In that sense, the rational investor should be content to leave the management of the firm in the hands of the employees it has paid to management, so long as the firm is profitable and stable enough to provide the required or expected return on their investment. Any encouragement should be for the sustainability of the firm.
Ultimately, that brings me to the conclusion that the customer is the most important stakeholder of the business, whose needs should be served above all others - it is neither a moral obligation nor an option, but a functional requirement that must be met in order for the firm to retain the customers who provide revenue to sustain its ongoing operations.
The Broader Scope
To summarize and make sense of all of this, the key point of this meditation has been that business, nonprofit, and government organizations all exists as means of coordinating capital and labor to deliver benefits to certain members of society, and that the difference between them is largely functional and financial: it is the difference in identity and interests of those who receive the benefits and those who pay for the benefits to be provided to the recipients.
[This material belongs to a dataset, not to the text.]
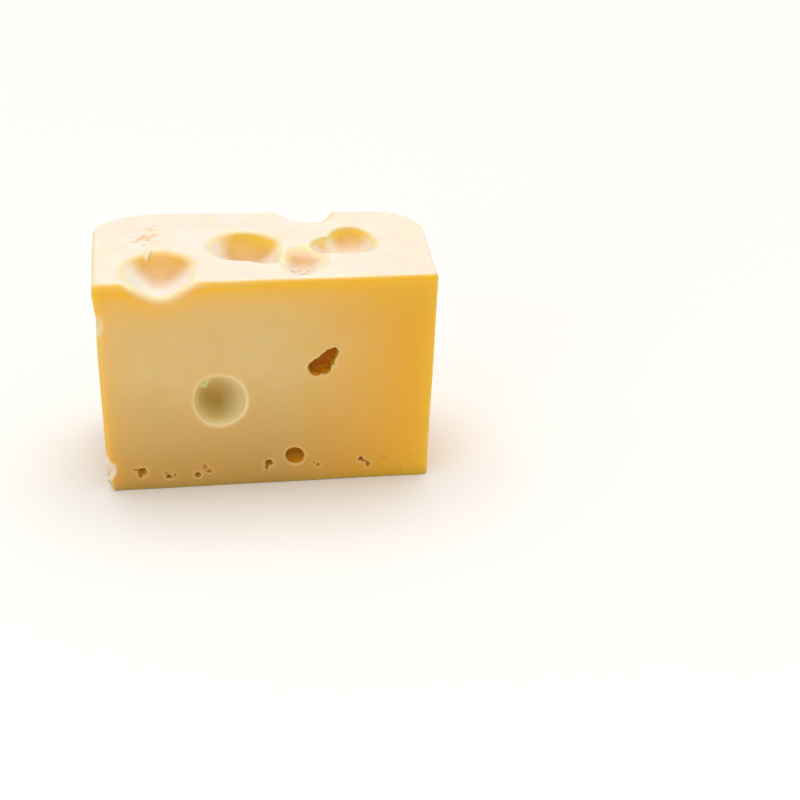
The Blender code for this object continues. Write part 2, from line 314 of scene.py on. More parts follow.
@dataclass(frozen=True)
class Eye(Patch):
    """A bubble that a face cuts through, which leaves a round bowl. Sizes are in millimetres."""

    proud: float  # how far the bubble's middle stands outside the face; negative leaves an overhanging rim
    rims: tuple[float, float, float, float]  # radii of the rim: near or low, far or high, left, right
    turn: float = 0.0  # degrees that the bowl is turned in its face
    drift: float = 0.7  # how far its outline strays from an ellipse
    torn: bool = False  # a small rough hole, whose outline strays over a short distance
    # pale: where a top bowl is painted with light, in half lengths along it
    pale: tuple[float, float] = (0.1, 2.0)  # pale nearer than the first and past the second, in half lengths

    def rim_at(self, at: Samples) -> Numbers:
        """Radius of the rim at each sample: the mean of the four sides' radii, weighted by how it lies.

        Args:
            at: The samples.

        Returns:
            The radius.
        """
        across, upward, _ = self.local(at)
        u, v = across / self.half_width, upward / self.half_length
        near, far, left, right = self.rims
        sides = np.where(v < 0, near, far) * v ** 2 + np.where(u < 0, left, right) * u ** 2
        return (sides + 0.02 * far) / (u ** 2 + v ** 2 + 0.02)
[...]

In this regard, the function of a business is clear cut because the financier and beneficiary are essentially the same person - the operating expenses are paid, and the investment capital is repaid, both by the customers who receive the benefit - and because the customers contribute the revenue voluntarily and have the ability to stop their contributions at any time, their interests must be the primary concern of the organization.
Where the interests of financier and beneficiary cannot (or will not) be sustainably served, a nonprofit organization or government agency is the only effective alternative for establishing an organization to provide benefits. This becomes a bit of an ethical quagmire, because what is "effective" is not always "ethical" - but I'll save that meditation for another time and another venue.